§ **DIRECTIONS FOR THIS TASK**
Copy out each line below that has the word "after" in it.

━━━━━━━━━━━━━━━━━━━━━━━━━━━━━━

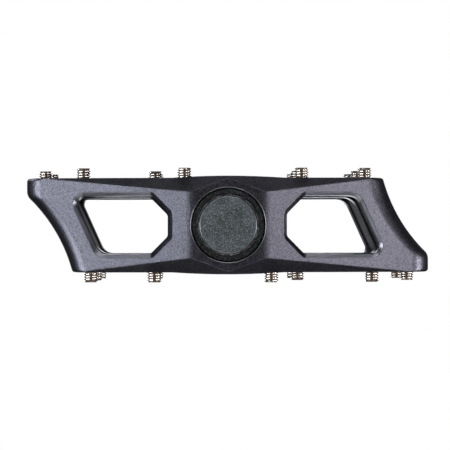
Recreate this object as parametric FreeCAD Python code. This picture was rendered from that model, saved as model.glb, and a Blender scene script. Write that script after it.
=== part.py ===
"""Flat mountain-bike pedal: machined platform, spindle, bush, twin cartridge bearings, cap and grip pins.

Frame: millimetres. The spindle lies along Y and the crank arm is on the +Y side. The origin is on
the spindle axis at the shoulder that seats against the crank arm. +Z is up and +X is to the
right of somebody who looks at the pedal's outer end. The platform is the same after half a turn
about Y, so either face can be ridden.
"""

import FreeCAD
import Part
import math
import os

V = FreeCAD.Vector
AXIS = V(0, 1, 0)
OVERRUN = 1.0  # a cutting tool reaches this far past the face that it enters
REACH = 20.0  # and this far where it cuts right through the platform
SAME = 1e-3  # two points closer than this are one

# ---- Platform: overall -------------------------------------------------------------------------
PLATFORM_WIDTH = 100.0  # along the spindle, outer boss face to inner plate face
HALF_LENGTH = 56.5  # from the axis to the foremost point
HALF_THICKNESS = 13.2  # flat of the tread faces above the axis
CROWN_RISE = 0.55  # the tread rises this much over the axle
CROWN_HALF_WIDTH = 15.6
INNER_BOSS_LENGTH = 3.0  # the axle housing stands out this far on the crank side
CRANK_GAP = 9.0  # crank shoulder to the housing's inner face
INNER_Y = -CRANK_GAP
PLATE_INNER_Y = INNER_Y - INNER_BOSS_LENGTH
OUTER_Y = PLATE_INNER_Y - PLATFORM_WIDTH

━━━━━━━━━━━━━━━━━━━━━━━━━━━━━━

§ **WRITTEN SOLUTION**
Recreate this object as parametric FreeCAD Python code. This picture was rendered from that model, saved as model.glb, and a Blender scene script. Write that script after it.
right of somebody who looks at the pedal's outer end. The platform is the same after half a turn